◆ **AVAILABLE RECORDS**

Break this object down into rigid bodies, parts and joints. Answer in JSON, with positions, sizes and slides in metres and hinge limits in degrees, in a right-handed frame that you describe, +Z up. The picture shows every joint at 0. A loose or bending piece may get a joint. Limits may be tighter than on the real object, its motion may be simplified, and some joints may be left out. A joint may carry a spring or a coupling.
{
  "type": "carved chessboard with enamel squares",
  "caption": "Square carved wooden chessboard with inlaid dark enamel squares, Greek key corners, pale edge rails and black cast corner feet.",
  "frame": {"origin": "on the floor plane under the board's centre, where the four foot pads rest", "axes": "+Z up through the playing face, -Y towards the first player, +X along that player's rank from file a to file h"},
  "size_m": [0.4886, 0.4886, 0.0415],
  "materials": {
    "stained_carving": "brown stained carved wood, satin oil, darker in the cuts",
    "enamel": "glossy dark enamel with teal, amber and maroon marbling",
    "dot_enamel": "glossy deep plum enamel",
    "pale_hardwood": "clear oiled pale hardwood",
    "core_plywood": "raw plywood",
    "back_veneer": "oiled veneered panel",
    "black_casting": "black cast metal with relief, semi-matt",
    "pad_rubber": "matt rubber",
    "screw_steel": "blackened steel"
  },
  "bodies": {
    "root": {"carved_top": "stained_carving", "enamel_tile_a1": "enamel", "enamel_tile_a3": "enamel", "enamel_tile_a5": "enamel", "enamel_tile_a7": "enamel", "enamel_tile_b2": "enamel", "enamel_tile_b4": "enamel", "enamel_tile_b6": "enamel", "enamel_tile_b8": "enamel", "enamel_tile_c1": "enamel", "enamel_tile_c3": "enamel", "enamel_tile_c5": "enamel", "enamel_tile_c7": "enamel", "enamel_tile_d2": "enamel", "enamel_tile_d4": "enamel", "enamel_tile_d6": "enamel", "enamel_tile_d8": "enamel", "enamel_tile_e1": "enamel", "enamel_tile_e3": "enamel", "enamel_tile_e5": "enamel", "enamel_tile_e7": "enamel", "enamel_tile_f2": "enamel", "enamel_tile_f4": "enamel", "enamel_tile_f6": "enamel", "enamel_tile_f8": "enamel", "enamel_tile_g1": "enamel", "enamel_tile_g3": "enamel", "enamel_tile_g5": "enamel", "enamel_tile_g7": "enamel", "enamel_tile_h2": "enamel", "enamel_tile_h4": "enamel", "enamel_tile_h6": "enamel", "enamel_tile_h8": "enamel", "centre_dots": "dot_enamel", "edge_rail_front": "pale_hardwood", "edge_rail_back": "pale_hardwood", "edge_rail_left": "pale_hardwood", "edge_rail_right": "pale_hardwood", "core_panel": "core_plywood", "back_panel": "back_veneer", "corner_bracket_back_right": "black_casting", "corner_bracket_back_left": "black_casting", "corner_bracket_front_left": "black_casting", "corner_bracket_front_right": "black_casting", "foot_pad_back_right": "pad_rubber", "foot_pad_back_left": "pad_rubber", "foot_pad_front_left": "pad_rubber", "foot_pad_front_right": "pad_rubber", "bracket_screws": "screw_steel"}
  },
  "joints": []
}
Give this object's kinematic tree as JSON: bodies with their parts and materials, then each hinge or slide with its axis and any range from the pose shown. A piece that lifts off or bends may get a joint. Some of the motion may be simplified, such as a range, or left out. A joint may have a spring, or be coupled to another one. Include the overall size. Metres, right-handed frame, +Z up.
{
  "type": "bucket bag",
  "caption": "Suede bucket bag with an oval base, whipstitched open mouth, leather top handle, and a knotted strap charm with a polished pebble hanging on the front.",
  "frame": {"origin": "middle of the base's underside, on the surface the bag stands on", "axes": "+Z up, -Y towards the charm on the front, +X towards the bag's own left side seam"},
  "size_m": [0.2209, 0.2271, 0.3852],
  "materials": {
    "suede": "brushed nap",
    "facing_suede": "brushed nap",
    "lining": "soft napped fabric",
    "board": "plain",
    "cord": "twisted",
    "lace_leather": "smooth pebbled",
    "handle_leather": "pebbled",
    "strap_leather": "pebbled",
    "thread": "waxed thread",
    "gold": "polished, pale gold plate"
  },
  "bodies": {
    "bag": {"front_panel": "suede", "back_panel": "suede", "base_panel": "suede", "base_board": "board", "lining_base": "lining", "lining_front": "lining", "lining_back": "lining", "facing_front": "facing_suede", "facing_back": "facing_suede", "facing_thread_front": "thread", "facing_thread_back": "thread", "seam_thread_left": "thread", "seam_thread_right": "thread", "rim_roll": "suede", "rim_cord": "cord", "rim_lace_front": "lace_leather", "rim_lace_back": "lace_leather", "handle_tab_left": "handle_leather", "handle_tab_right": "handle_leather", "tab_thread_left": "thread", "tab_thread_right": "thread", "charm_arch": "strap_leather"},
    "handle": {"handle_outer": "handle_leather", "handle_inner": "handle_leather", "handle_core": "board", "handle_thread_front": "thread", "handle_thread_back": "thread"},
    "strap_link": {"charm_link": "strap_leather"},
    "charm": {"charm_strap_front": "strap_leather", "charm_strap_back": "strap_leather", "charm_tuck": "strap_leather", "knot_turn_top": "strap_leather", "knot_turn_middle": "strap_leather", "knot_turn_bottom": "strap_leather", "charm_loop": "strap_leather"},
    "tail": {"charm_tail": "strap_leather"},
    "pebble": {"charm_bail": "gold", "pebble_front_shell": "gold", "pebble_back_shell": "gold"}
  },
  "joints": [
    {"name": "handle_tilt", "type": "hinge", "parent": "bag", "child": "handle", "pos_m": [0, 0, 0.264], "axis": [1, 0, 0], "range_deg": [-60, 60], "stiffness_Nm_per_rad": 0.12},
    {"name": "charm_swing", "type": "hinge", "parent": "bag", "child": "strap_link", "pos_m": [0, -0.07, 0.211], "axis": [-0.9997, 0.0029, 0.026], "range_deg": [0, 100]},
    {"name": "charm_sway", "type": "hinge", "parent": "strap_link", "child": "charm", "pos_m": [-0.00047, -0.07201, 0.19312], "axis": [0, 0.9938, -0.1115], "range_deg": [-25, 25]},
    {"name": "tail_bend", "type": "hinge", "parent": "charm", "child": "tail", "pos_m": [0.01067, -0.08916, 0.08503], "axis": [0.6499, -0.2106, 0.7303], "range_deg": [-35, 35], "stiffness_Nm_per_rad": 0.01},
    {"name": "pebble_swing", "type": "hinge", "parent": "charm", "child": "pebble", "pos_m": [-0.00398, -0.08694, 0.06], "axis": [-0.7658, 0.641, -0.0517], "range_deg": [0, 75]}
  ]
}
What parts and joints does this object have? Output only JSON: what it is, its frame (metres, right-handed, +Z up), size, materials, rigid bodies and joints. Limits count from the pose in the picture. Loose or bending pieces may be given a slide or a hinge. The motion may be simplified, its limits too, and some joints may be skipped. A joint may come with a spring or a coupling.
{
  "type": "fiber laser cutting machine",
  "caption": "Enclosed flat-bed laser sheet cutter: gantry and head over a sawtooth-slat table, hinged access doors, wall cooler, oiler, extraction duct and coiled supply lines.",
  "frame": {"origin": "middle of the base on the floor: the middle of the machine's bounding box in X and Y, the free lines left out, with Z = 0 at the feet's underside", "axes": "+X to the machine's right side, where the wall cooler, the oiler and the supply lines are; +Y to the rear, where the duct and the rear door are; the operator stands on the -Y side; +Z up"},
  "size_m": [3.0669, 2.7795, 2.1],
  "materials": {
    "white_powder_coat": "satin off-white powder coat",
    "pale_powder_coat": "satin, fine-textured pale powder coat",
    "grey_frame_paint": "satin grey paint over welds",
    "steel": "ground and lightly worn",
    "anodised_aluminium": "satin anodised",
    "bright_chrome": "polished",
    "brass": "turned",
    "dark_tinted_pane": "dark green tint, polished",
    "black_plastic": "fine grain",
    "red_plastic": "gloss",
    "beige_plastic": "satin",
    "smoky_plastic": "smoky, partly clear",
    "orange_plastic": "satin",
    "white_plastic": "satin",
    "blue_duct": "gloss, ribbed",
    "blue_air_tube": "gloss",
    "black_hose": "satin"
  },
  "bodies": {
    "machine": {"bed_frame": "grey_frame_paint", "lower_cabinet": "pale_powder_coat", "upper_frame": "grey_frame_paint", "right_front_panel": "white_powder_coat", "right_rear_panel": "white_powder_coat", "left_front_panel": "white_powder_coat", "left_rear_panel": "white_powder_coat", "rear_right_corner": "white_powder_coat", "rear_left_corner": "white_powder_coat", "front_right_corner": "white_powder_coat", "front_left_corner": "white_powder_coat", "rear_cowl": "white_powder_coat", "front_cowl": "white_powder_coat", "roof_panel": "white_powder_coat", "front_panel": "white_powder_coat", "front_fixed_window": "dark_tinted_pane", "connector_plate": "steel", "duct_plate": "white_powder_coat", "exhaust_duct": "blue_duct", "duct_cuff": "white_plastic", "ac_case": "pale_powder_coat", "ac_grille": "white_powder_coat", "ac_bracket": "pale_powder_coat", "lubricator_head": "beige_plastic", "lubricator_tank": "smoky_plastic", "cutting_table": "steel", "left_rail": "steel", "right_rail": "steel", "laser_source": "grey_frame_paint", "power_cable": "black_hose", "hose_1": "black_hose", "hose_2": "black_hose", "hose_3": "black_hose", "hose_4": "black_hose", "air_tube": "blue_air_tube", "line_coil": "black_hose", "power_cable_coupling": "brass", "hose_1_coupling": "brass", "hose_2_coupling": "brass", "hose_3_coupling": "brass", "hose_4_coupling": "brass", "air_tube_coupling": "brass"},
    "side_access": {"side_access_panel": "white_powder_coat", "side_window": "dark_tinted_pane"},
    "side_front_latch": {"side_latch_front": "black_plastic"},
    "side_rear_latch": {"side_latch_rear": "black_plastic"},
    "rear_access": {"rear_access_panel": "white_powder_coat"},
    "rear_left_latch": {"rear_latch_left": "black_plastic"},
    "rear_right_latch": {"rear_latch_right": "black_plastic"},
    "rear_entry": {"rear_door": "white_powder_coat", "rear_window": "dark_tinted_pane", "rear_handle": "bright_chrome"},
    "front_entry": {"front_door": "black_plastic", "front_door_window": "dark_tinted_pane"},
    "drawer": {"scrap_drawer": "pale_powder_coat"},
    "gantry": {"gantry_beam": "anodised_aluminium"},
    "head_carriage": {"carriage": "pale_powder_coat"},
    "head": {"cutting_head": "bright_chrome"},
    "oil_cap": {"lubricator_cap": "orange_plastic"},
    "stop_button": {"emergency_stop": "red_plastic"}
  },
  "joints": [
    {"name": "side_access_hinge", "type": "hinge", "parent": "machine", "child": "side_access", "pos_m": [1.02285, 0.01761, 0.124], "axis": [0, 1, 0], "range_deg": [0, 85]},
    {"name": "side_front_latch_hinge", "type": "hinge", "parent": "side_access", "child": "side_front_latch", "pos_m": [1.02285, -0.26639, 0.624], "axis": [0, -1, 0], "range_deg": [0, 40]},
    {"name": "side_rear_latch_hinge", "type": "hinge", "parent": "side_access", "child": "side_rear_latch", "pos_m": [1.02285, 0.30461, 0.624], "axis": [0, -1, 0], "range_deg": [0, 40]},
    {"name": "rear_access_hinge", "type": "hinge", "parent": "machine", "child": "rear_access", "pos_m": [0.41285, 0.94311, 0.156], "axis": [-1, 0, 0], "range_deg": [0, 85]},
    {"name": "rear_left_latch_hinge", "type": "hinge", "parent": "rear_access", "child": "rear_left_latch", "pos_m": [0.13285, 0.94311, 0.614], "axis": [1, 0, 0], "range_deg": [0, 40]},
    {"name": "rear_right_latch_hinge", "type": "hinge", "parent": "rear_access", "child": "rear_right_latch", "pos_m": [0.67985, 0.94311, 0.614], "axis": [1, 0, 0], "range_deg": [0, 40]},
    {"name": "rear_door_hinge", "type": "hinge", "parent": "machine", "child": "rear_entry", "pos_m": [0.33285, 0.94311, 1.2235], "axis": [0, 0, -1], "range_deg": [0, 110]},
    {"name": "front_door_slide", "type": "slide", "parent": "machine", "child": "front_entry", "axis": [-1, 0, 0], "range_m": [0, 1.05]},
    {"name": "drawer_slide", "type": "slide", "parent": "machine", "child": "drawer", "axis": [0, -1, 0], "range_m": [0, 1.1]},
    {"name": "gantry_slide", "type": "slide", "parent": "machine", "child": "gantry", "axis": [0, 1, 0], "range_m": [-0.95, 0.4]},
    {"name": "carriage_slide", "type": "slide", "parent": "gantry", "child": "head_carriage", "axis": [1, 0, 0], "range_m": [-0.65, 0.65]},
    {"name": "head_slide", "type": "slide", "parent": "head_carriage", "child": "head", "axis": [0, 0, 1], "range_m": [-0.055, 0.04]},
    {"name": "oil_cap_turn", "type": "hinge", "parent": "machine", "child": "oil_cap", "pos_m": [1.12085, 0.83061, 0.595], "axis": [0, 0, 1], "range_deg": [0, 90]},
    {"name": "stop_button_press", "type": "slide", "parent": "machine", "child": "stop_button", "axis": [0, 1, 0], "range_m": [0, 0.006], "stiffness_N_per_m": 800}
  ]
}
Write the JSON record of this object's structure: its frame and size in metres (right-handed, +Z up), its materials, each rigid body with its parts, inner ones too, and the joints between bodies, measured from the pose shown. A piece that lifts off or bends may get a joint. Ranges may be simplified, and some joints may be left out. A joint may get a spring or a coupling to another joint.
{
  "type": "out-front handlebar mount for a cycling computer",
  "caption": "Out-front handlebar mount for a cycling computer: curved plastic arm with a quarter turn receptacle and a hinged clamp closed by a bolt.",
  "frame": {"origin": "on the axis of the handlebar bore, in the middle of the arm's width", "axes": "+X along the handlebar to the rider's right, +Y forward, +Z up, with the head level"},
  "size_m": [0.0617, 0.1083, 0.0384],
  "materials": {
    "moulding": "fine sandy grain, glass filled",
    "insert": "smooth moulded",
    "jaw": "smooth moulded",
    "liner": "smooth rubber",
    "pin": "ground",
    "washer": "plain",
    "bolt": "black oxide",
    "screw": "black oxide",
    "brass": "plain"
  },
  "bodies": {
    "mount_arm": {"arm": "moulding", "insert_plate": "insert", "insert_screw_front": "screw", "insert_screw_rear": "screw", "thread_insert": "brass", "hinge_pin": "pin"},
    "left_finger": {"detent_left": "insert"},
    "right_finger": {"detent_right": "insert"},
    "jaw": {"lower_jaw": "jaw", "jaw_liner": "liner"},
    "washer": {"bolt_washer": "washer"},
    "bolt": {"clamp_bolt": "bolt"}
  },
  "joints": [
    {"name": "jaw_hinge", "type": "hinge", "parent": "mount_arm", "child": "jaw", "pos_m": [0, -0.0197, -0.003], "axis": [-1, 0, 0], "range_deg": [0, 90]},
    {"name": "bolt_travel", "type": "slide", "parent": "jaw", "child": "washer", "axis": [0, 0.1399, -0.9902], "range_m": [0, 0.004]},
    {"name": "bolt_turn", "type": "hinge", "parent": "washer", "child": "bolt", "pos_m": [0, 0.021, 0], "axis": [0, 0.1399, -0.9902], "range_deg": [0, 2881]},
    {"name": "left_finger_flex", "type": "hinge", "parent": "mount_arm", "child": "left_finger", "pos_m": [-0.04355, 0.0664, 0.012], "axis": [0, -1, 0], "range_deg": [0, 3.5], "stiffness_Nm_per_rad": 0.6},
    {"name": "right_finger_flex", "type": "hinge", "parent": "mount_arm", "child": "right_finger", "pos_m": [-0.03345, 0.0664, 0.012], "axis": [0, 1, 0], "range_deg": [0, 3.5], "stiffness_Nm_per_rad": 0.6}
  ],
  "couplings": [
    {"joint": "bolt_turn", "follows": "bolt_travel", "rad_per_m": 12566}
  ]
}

◆ **WORK TO DO**
Which lines hold the word "bending"? Show each one.

◆ **TASK OUTPUT**
Break this object down into rigid bodies, parts and joints. Answer in JSON, with positions, sizes and slides in metres and hinge limits in degrees, in a right-handed frame that you describe, +Z up. The picture shows every joint at 0. A loose or bending piece may get a joint. Limits may be tighter than on the real object, its motion may be simplified, and some joints may be left out. A joint may carry a spring or a coupling.
What parts and joints does this object have? Output only JSON: what it is, its frame (metres, right-handed, +Z up), size, materials, rigid bodies and joints. Limits count from the pose in the picture. Loose or bending pieces may be given a slide or a hinge. The motion may be simplified, its limits too, and some joints may be skipped. A joint may come with a spring or a coupling.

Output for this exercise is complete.